There’s more. Since a 64-bit application can only run on a 64-bit chip with a 64-bit operating system, just how many users could run a 64-bit version in the first place? Macintosh OS X 10.4 isn’t fully 64-bit – many of the libraries an application would need to be fully 64-bit aren’t available. So, on the Macintosh side the answer is zero. Ok, so consider the Windows side: Windows XP 64-bit edition has been out a bit. How many Photoshop customers run it? A vanishingly small percentage – there’s been a lack of compatible drivers, especially for the kinds of things that make up a Photoshop workflow, like scanner divers, monitor calibration bug drivers, and the like. Things are looking better for Vista – it comes with a wider spread of 64-bit drivers out of the box – but there are still 64-bit versions of some of the pieces of the puzzle missing there, and the expected Vista adoption rates mean that the number of Photoshop customers running the 64-bit version of Vista will remain very tiny over the next couple of years. Yes, there’s a whole look to the future thing, but even considering that, the timing just isn’t right yet.
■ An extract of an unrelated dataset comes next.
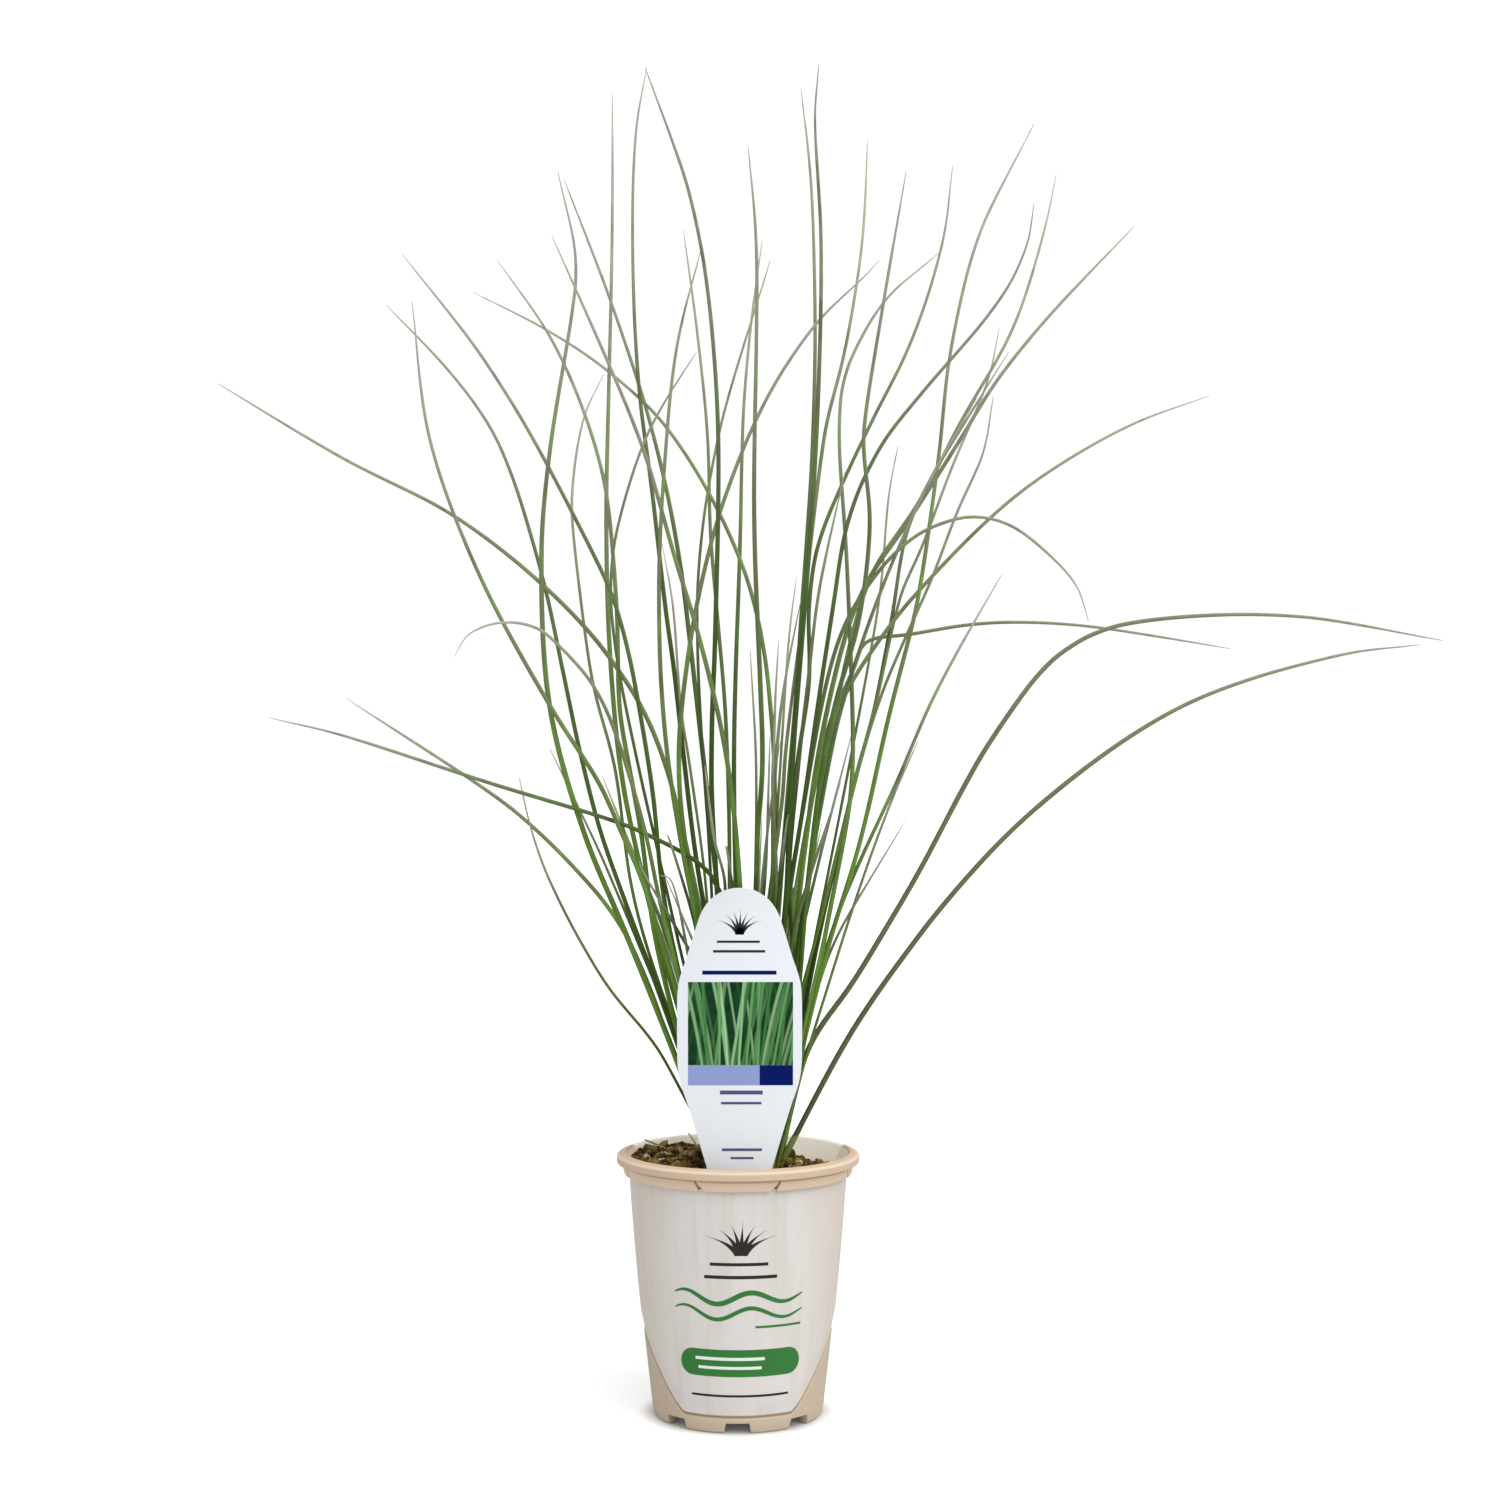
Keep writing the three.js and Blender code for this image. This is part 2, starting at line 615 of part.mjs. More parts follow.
// Thickness falls slowly at first and faster towards the tip
function radiiAlong(culm) {
  const travelled = [0];
  for (let index = 1; index < culm.line.length; index += 1) {
    travelled.push(travelled.at(-1) + culm.line[index].distanceTo(culm.line[index - 1]));
  }
  return travelled.map((distance) => {
    const share = (distance / travelled.at(-1)) ** taper;
    return THREE.MathUtils.lerp(Math.max(culm.radius, tipRadius), tipRadius, share);
  });
}

// The nearest points of two straight stretches, as their shares along each and the way between
function nearest(startA, endA, startB, endB) {
  const alongA = endA.clone().sub(startA);
  const alongB = endB.clone().sub(startB);
  const between = startA.clone().sub(startB);
  const a = alongA.dot(alongA);
  const e = alongB.dot(alongB);
  const b = alongA.dot(alongB);
  const c = alongA.dot(between);
  const f = alongB.dot(between);
  const spread = a * e - b * b;
  const clamp = THREE.MathUtils.clamp;
  let shareA = spread > 1e-9 ? clamp((b * f - c * e) / spread, 0, 1) : 0;
  let shareB = clamp((b * shareA + f) / e, 0, 1);
  shareA = clamp((b * shareB - c) / a, 0, 1);
  const way = startA.clone().addScaledVector(alongA, shareA)
    .sub(startB.clone().addScaledVector(alongB, shareB));
  return { shareA, shareB, way };
}

// Moves the point at a share along one stretch of a line, whose root stays where it is
function pushStretch(line, index, share, way, amount) {
  const below = index > 0 ? 1 - share : 0;
  const scale = amount / Math.max(below * below + share * share, 0.1);
  line[index].addScaledVector(way, scale * below);
  line[index + 1].addScaledVector(way, scale * share);
}

// Bends two culms apart wherever they would touch, and says whether it had to
function partCulms(one, other) {
  let touched = false;
  const sameTuft = one.tuft === other.tuft;
  for (let i = 0; i < one.line.length - 1; i += 1) {
    const lowA = Math.min(one.line[i].z, one.line[i + 1].z);
    const highA = Math.max(one.line[i].z, one.line[i + 1].z);
    for (let j = 0; j < other.line.length - 1; j += 1) {
      if (sameTuft && (i === 0 || j === 0)) {
        continue;
      }
      const startB = other.line[j];
      const endB = other.line[j + 1];
      if (Math.min(startB.z, endB.z) > highA + 4 || Math.max(startB.z, endB.z) < lowA - 4) {
        continue;
      }
      const found = nearest(one.line[i], one.line[i + 1], startB, endB);
      const wanted = 1.15 * (one.radii[i] + other.radii[j]) + culmGap;
      const distance = found.way.length();
      if (distance >= wanted) {
        continue;
      }
      touched = true;
      if (distance < 0.05) {
        const alongA = one.line[i + 1].clone().sub(one.line[i]);
        found.way.crossVectors(alongA, endB.clone().sub(startB));
      }
      const way = found.way.normalize();
      const amount = (wanted - distance) / 2 + 0.05;
      pushStretch(one.line, i, found.shareA, way, amount);
      pushStretch(other.line, j, found.shareB, way, -amount);
    }
  }
  return touched;
}

// Keeps a culm behind the tag wherever it passes it, and says whether it had to
function clearTag(culm) {
  const looks = 24;
  let touched = false;
  for (let i = 0; i < culm.line.length - 1; i += 1) {
    for (let look = 0; look <= looks; look += 1) {
      const share = look / looks;
      const point = culm.line[i].clone().lerp(culm.line[i + 1], share);
      const beside = Math.abs(point.x - tagCentre) > tagHalf + tagClear;
      const short = tagDepth + tagClear - point.y;
      if (!beside && point.z < tagTop + 2 * tagClear && short > 0) {
        pushStretch(culm.line, i, share, new THREE.Vector3(0, 1, 0), short + 0.05);
        touched = true;
      }
    }
  }
  return touched;
}

function bendClear(culms) {
  for (let round = 0; round < clearRounds; round += 1) {
    let touched = false;
    culms.forEach((culm, index) => {
      touched = clearTag(culm) || touched;
      for (const other of culms.slice(index + 1)) {
        touched = partCulms(culm, other) || touched;
      }
    });
    if (!touched) {
      return;
    }
  }
  throw new Error('the culms still touch');
}

// A tapered stem along a line, with a flat root and a pointed tip
function stem(line, radii) {
  const points = [];
  const faces = [];
  const rings = line.length - 1;
  let across = new THREE.Vector3(1, 0, 0);
  for (let ring = 0; ring < rings; ring += 1) {
    const before = line[Math.max(ring - 1, 0)];
    const along = line[ring + 1].clone().sub(before).normalize();
    across = across.addScaledVector(along, -across.dot(along)).normalize();
    const beside = along.clone().cross(across);
    for (let side = 0; side < culmSides; side += 1) {
      const angle = (side / culmSides) * fullTurn;
      const corner = line[ring].clone()
        .addScaledVector(across, 1.12 * radii[ring] * Math.cos(angle))
        .addScaledVector(beside, 1.12 * radii[ring] * Math.sin(angle));
      points.push(corner.toArray());
    }
  }
  points.push(line[rings].toArray());
  const tip = points.length - 1;
  for (let side = 0; side < culmSides; side += 1) {
    const next = (side + 1) % culmSides;
    for (let ring = 0; ring < rings - 1; ring += 1) {
      const here = ring * culmSides;
      const above = here + culmSides;
      faces.push([here + side, here + next, above + next]);
      faces.push([here + side, above + next, above + side]);
    }
    const lastRing = (rings - 1) * culmSides;
    faces.push([lastRing + side, lastRing + next, tip]);
  }
  for (let side = 1; side < culmSides - 1; side += 1) {
    faces.push([0, side + 1, side]);
  }
  return solidOf(geometryFrom(points, faces));
}

// A tuft: its short root crown with the culms that grow from it
function tuftSolid(tuft) {
  const knot = uprightCylinder(tuft.x, tuft.y, tuft.top - knotDeep, tuft.top, knotRadius, knotSides);
  const stems = tuft.culms.map((culm) => stem(culm.line, culm.radii));
  return wasm.Manifold.union([knot, ...stems]);
}

function growTufts() {
  const tufts = tuftPlaces();
  const listed = [...leftCulms, ...middleCulms, ...rightCulms];
  const rows = [...listed, ...shortRows(tuftCount * culmsInTuft - listed.length)];
  const drawBend = seededDraw(depthBend.seed);
  const culms = rows.map((row) => (
    culmOf(row, THREE.MathUtils.lerp(depthBend.least, depthBend.most, drawBend()))
  ));
  shareOut(culms, tufts);
  for (const culm of culms) {
    culm.line = middleLine(culm);
    culm.radii = radiiAlong(culm);
  }
  bendClear(culms);
  return tufts;
}

// Assembly

function named(name, solid, colour, roughness) {
  const material = new THREE.MeshStandardMaterial({ color: colour, roughness, metalness: 0 });
  const mesh = new THREE.Mesh(geometryOf(solid), material);
  mesh.name = name;
  return mesh;
}

const tufts = growTufts();
const shade = seededDraw(417);
const plant = new THREE.Group();
plant.add(named('pot', pot(), fibreColour, 0.85));
plant.add(named('label_sleeve', labelSleeve(), sleeveColour, 0.55));
plant.add(named('soil', soil(tufts), soilColour, 1));
plant.add(named('plant_tag', plantTag(), tagColour, 0.4));
tufts.forEach((tuft, index) => {
  const colour = culmDeep.clone().lerp(culmLight, shade());
  plant.add(named(`tuft_${String(index + 1).padStart(2, '0')}`, tuftSolid(tuft), colour, 0.6));
});

// The middle of the whole plant's box stands on the origin
const box = new THREE.Box3().setFromObject(plant);
const middle = box.getCenter(new THREE.Vector3());
plant.position.set(-middle.x, -middle.y, -box.min.z);

const part = new THREE.Group();
part.add(plant);

export default part;
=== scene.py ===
"""Potted soft rush: round striped culms, a moulded fibre pot with its label, soil and a plant tag."""

import math
import random

import bmesh
import bpy
import numpy as np
from bpy.props import BoolProperty, FloatProperty, FloatVectorProperty, IntProperty, PointerProperty
from mathutils import Matrix, Vector, noise


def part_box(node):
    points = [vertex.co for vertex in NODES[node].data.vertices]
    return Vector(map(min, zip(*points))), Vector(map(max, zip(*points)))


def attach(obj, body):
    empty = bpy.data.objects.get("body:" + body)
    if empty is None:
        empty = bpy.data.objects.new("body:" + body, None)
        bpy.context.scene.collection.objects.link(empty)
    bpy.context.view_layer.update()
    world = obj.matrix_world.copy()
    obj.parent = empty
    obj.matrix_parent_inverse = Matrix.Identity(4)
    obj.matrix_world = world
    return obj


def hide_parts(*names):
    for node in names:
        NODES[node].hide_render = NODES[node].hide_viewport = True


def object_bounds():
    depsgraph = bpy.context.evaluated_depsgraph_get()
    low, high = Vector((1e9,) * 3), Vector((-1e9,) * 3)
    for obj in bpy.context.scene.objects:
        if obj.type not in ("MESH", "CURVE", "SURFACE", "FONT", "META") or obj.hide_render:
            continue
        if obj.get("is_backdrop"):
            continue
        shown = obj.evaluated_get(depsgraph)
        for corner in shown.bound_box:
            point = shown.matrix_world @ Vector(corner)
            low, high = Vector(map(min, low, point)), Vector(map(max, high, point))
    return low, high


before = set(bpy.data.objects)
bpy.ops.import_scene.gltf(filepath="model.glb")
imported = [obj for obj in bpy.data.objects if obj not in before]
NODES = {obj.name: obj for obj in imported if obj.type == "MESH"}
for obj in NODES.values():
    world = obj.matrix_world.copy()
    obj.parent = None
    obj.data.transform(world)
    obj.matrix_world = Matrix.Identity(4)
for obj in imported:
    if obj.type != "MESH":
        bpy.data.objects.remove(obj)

bl_info = {
    "name": "Potted Soft Rush",
    "version": (1, 0, 0),
    "blender": (4, 5, 0),
    "location": "View3D > Sidebar > Rush",
    "description": "Makes the pot, label, soil, tag and culms of a potted soft rush",
    "category": "Object",
}

# Shared values. Shapes are given in millimetres about the pot's axis, with the foot at height 0.
MM = 0.001
POT_LOW, POT_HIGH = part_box("pot")
AXIS = np.array([(POT_LOW.x + POT_HIGH.x) / 2, (POT_LOW.y + POT_HIGH.y) / 2, 0])
TUFTS = sorted(name for name in NODES if name.startswith("tuft_"))
TURN = 2 * math.pi

# The photograph's eye: where it stands from the axis, its lens and the width of its picture
EYE = (5.9, -1200.0, 326.0)
LENS = 58.37
PICTURE_WIDE = 36.0

# Pot
FLOOR_UNDER = 4.4
FLOOR_TOP = 6.4
FLOOR_RING = 20.0
FLOOR_EDGE = 34.6
FOOT_INNER = 36.0
FOOT_OUTER = 40.4
FOOT_CORNER = 1.1
WALL_FOOT = (42.2, 4.4)
WALL_HEAD = (53.1, 119.6)
WALL_THICK = 2.0
WALL_BULGE = 0.9
# From this height up the bare fibre lies wholly behind the wall's line
WING_FULL = 6.5
FLARE_BOTTOM = 116.0
INNER_FOOT = 8.0
INNER_CORNER = 1.6
# Behind this the rim's crest is as pale as the lining
CREST_BACK = 16.0
SKIRT_BOTTOM = 117.7
SKIRT_INNER = 54.3
SKIRT_OUTER = 55.9
SKIRT_HEAD = 57.4
SKIRT_ROOF = 120.4
LIP_BOTTOM = 123.4
LIP_TOP = 127.2
LIP_RADIUS = 59.7
RIM_SHOULDER = (56.6, 128.4)
RIM_CREST = (55.4, 128.6)
RIM_INSIDE = (54.5, 127.8)
# A slot's two sides at the lip and at the skirt's lower edge, from its middle line outwards
SLOT_ANGLE = math.radians(18.8)
SLOT_HEAD = (2.1, 2.9)
SLOT_FOOT = (-2.5, 0.6)
SLOT_NEAR = 54.0
SLOT_FAR = 60.0
# How far the cutters of slots and notches reach under what they cut
CUT_DROP = 1.0
NOTCH_COUNT = 8
NOTCH_HEIGHT = 5.3
NOTCH_TOP = 11.2
NOTCH_BOTTOM = 13.4
NOTCH_NEAR = 34.4
NOTCH_FAR = 48.4
# Drain holes on a circle round one in the middle, and their cutters' middle height and length
DRAIN_COUNT = 4
DRAIN_RADIUS = 4.5
DRAIN_CIRCLE = 23.0
DRAIN_CUT = (8.0, 14.0)
# The ribs inside: degrees from the front or the back, their width in degrees, and their height
RIB_ANGLE = 69.0
RIB_WIDTH = 1.3
RIB_HIGH = 0.55
# The heights where the ribs start to fade and where they end
RIB_FADE = (96.0, 60.0)
# Degrees from the front or the back between which the pale lining gives way to bare fibre
LINING_END = (69.5, 71.0)

# Label
LABEL_TOP = 118.6
LABEL_LOW = 8.8
LABEL_ARCH = 34.0
LABEL_CORNER = math.radians(37.5)
LABEL_BACK = 0.75
LABEL_GAP = 0.08
LABEL_ROWS = 24
LABEL_SECTORS = 192
LABEL_INSET = 0.12
LABEL_ROUND = 0.15
# The lap at the back: its height, and the angles from the back between which it rises
LAP_HIGH = 0.1
LAP_TURN = (-0.17, -0.155)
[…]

As for the engineering part of it, well, I want to do it. I want the transition to 64-bit computing to happen sooner rather than later, I’d really like to not have to worry about address space limitations so much. Once, long ago, I ported Display PostScript to the Dec Alpha workstations (what a nice processor, sigh…), so I have a good idea of what the level of engineering work will be.
At some point, some of these things will change – certainly the number of systems capable of running a 64-bit version of Photoshop will – and at some point it will make sense to do a 64-bit version. That wasn’t this time around. But like I said, it’s a when, not an if.